Plump northern greenhood

Scientific classification
- Kingdom: Plantae
- Clade: Tracheophytes
- Clade: Angiosperms
- Clade: Monocots
- Order: Asparagales
- Family: Orchidaceae
- Subfamily: Orchidoideae
- Tribe: Cranichideae
- Genus: Pterostylis
- Species: P. crassichila
- Binomial name: Pterostylis crassichila D.L.Jones

= Pterostylis crassichila =

- Genus: Pterostylis
- Species: crassichila
- Authority: D.L.Jones

Species of orchid

Pterostylis crassichila, commonly known as the plump northern greenhood, is a species of orchid endemic to Queensland. It has a rosette of leaves at the base of the plant and a single white flower with green lines, reddish towards its tip. It grows in higher areas of north Queensland.

==Description==
Pterostylis crassichila is a terrestrial, perennial, deciduous, herb with an underground tuber and a rosette of leaves which are 20-60 mm long and 15-23 mm wide. A single white flower with green lines and 25-32 mm long, 20-25 mm wide with a reddish-brown tip, is borne on a spike 150-300 mm high. The dorsal sepal and petals are fused, forming a hood or "galea" over the column. The dorsal sepal is about the same length as the petals. There is a wide gap between the galea and the lateral sepals. The lateral sepals are erect or turned backwards, have narrow tips 20-25 mm long and a bulging sinus between them. The labellum is 20-23 mm long, 4-5 mm wide, dark brown, curved and protrudes above the sinus.
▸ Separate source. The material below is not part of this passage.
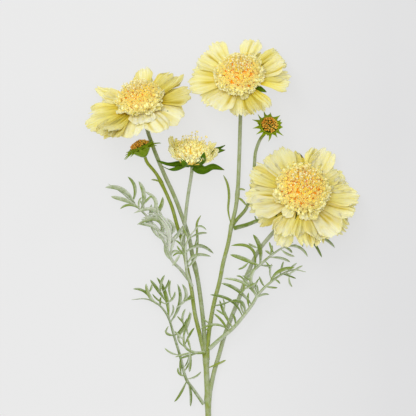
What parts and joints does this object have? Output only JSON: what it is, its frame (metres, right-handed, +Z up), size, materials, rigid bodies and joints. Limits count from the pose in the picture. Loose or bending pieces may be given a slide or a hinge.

Flowering occurs from April to July.

==Taxonomy and naming==
Pterostylis crassichila was first formally described in 2006 by David Jones and the description was published in Australian Orchid Research from a specimen collected near Herberton. The specific epithet (crassichila) is derived from the Latin word crassus meaning "thick" and the Ancient Greek word cheilos meaning "lip".

==Distribution and habitat==
The plump northern greenhood grows in the Tablelands Region of north Queensland among grasses and small shrubs in moist, sheltered places in open forest above 800 m.